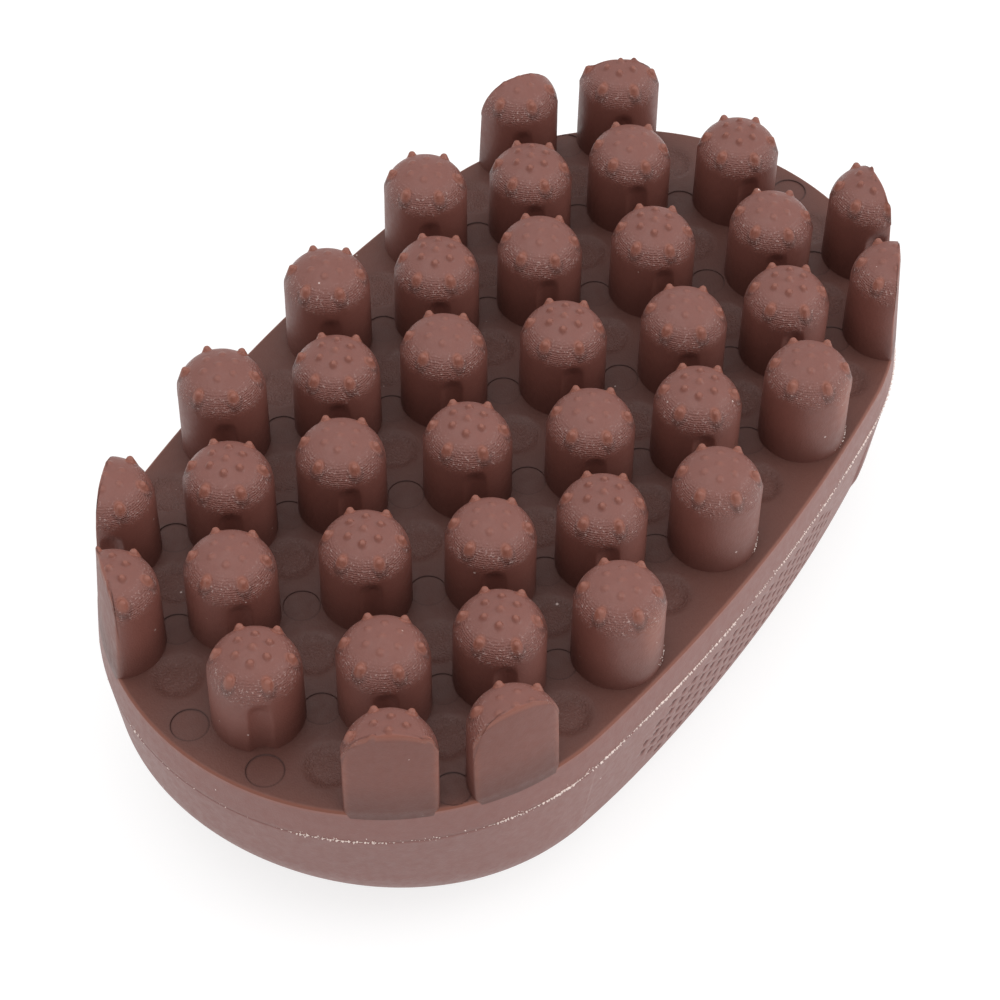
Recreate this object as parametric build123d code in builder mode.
from build123d import *
import os
from math import hypot, radians, sqrt, tan

# Rubber curry brush: an oval palm grip, a toothed half seated on it, and 38 massaging pegs.
# Millimetres. The brush lies on its palm face with the pegs up: +X along the oval, +Y across it,
# +Z up, origin under the middle of the palm face.

# Oval outline at the parting line, where the brush is widest: two nose arcs and two long side arcs
length = 137.4
nose_radius = 38.3
side_bulge = 2.0  # how far the side arcs stand out past the nose circles

# Palm half, from the palm face up to the parting line
grip_depth = 25.0
grip_draft = 6.5  # degrees inwards, down from the parting line
palm_rounding = 12.0
palm_flat = 40.0  # length of the flat that the brush rests on
rocker_radius = 120.0  # from that flat the underside rises to both noses on this arc

# Finger pads, pressed a little further into the long sides of the palm half
pad_length = 73.0
pad_draft = 8.3

# Toothed half, from the parting line up to the floor that the pegs stand on
tooth_plate = 5.7
tooth_draft = 4.3  # degrees inwards, up from the parting line, on its wall and on the pegs' cut faces
bowl_width = 7.0  # shallow bowls in the floor between the pegs, with a flat middle
bowl_flat = 4.2
bowl_depth = 0.8

# Peg pattern: staggered rows along X, each peg opposite a gap of the next row
end_inset = 9.7  # from a nose in to the axes of the last column
centre_inset = 10.95  # the centre row is set a little closer, clear of the noses
side_inset = 8.25  # from the middle of a side in to the axes of the outer row
row_share = [0.0, 0.3775, 0.677, 1.0]  # where the rows stand between the centre and the outer row
last_column = [5, 4, 5, 4]

# One peg: a slightly drafted shank that rolls over into a domed end
peg_width = 12.1
peg_draft = 0.4
shank_height = 10.8  # up to the corner that the shoulder rounds off
shoulder_rounding = 4.8
dome_radius = 7.3
rim_lift = 1.2  # the pegs at the rim are this much taller
groove_width = 4.9  # an upright groove is a slice of a cylinder of this width
groove_bite = 0.6
groove_height = 9.4

half_length = length / 2
half_width = nose_radius + side_bulge
nose_centre = half_length - nose_radius
side_centre = (nose_centre**2 - side_bulge**2) / (2 * side_bulge)  # behind the long axis
side_radius = half_width + side_centre
floor_level = grip_depth + tooth_plate
floor_lean = tooth_plate * tan(radians(tooth_draft))  # the floor's edge lies this far inside the outline
peg_radius = peg_width / 2
last_row = len(row_share) - 1
outer_row = half_width - side_inset
column_pitch = (half_length - end_inset) / max(last_column)
centre_row_pitch = (half_length - centre_inset) / last_column[0]


def spot(column, row):
    """Place of a point of the peg pattern; negative rows mirror the positive ones."""
    pitch = centre_row_pitch if row == 0 else column_pitch
    side = -1 if row < 0 else 1
    return Vector(column * pitch, side * row_share[abs(row)] * outer_row)


def inside_outline(place, margin):
    """True where a circle of radius margin about the place lies whole on the floor."""
    x, y = abs(place.X), abs(place.Y)
    past_the_join = x * side_centre > nose_centre * (y + side_centre)
    if past_the_join:
        return hypot(x - nose_centre, y) + margin < nose_radius - floor_lean
    return hypot(x, y + side_centre) + margin < side_radius - floor_lean


def is_peg(column, row):
    return (column + row) % 2 == 1 and abs(column) <= last_column[abs(row)]


def mark_beside(column, row):
    """Direction from a peg to the floor mark on its -X, -Y side, or None where there is no room."""
    step = spot(column - 1, max(row - 1, -last_row)) - spot(column, row)
    mark = spot(column, row) + step / 2
    if row == -last_row or not inside_outline(mark, groove_width / 2):
        return None
    return step.normalized()


rows = range(-last_row, last_row + 1)
columns = range(-max(last_column), max(last_column) + 1)
pegs = [(column, row) for row in rows for column in columns if is_peg(column, row)]
bowls = [
    spot(column, row)
    for row in rows
    for column in columns
    if (column + row) % 2 == 0 and inside_outline(spot(column, row), bowl_width / 2)
]

# The oval: the arcs meet on the lines from the side centres through the nose centres
to_join = side_radius / hypot(nose_centre, side_centre)
join_x = nose_centre * to_join
join_y = side_centre * (to_join - 1)
with BuildSketch() as oval:
    with BuildLine():
        for side in (1, -1):
            x, y = side * join_x, side * join_y
            ThreePointArc((x, -y), (side * half_length, 0), (x, y))
            ThreePointArc((x, y), (0, side * half_width), (-x, y))
    make_face()

# Both halves draw in from the parting line, the toothed one as far up as its tallest pegs
highest = shank_height + rim_lift + dome_radius
upper_form = extrude(Plane.XY.offset(grip_depth) * oval.sketch, tooth_plate + highest, taper=tooth_draft)

# What the finger pads take away: a block across both sides, less a core that narrows downwards
pad_core = extrude(Plane.XY.offset(grip_depth) * oval.sketch, -grip_depth, taper=pad_draft)
pad_waste = Pos(0, 0, grip_depth / 2) * Box(pad_length, 3 * half_width, grip_depth) - pad_core

with BuildPart() as grip_body:
    with BuildSketch(Plane.XY.offset(grip_depth)):
        add(oval.sketch)
    extrude(amount=-grip_depth, taper=grip_draft)
    with BuildSketch(Plane.XZ):
        for side in (1, -1):
            with BuildLine():
                middle = (side * palm_flat / 2, rocker_radius)
                rise = CenterArc(middle, rocker_radius, 270, side * 45)
                Line(rise @ 0, (side * length, 0))
                Line((side * length, 0), rise @ 1)
            make_face()
    extrude(amount=2 * half_width, both=True, mode=Mode.SUBTRACT)
    low_edges = grip_body.edges().filter_by(lambda edge: edge.center().Z < grip_depth / 2)
    fillet(low_edges.filter_by(Axis.Y, reverse=True), palm_rounding)
    add(pad_waste, mode=Mode.SUBTRACT)
grip_body.part.label = "grip_body"

with BuildPart() as tooth_pad:
    with BuildSketch(Plane.XY.offset(grip_depth)):
        add(oval.sketch)
    extrude(amount=tooth_plate, taper=tooth_draft)
    with Locations([bowl + Vector(0, 0, floor_level) for bowl in bowls]):
        Cone(
            bowl_flat / 2,
            bowl_width / 2,
            bowl_depth,
            align=(Align.CENTER, Align.CENTER, Align.MAX),
            mode=Mode.SUBTRACT,
        )
tooth_pad.part.label = "tooth_pad"

os.makedirs("parts", exist_ok=True)
export_step(grip_body.part, "parts/grip_body.step")
export_step(tooth_pad.part, "parts/tooth_pad.step")

# Each peg stands on the floor, and the leaning wall slices off what would stand out past the rim
for column, row in pegs:
    foot = spot(column, row) + Vector(0, 0, floor_level)
    whole = inside_outline(foot, peg_radius)
    at_rim = abs(row) == last_row or not whole
    shoulder = shank_height + (rim_lift if at_rim else 0)
    top_radius = peg_radius - shoulder * tan(radians(peg_draft))
    crown = shoulder + dome_radius - sqrt(dome_radius**2 - top_radius**2)
    with BuildPart() as peg:
        with BuildSketch(Plane(origin=foot, x_dir=(1, 0, 0), z_dir=(0, -1, 0))) as half_section:
            with BuildLine():
                Polyline((0, crown), (0, 0), (peg_radius, 0), (top_radius, shoulder))
                RadiusArc((top_radius, shoulder), (0, crown), -dome_radius)
            make_face()
            fillet(half_section.vertices().sort_by(Axis.X)[-2], shoulder_rounding)
        revolve(axis=Axis(foot, (0, 0, 1)))
        if not whole:
            add(upper_form, mode=Mode.INTERSECT)
        groove_side = mark_beside(column, row)
        if groove_side:
            with Locations(foot + groove_side * (peg_radius + groove_width / 2 - groove_bite)):
                Cylinder(
                    groove_width / 2,
                    groove_height,
                    align=(Align.CENTER, Align.CENTER, Align.MIN),
                    mode=Mode.SUBTRACT,
                )
    name = f"peg_row{row + last_row + 1}_{(column + last_column[abs(row)]) // 2 + 1}"
    peg.part.label = name
    export_step(peg.part, f"parts/{name}.step")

+ + + +

- Set task:
From the very first line of the data through the line with "from math import hypot, radians, sqrt, tan" in it, please reproduce each line exactly and output nothing more.

- Task result:
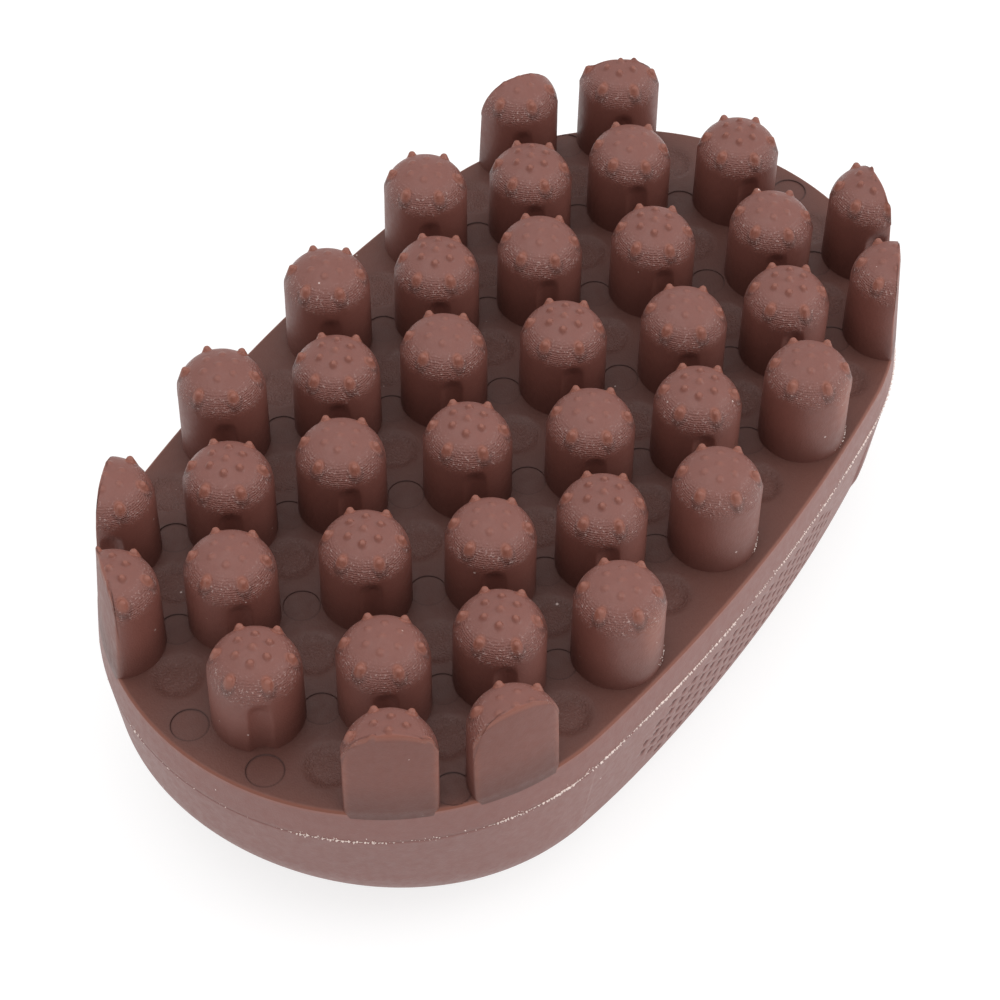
Recreate this object as parametric build123d code in builder mode.
from build123d import *
import os
from math import hypot, radians, sqrt, tan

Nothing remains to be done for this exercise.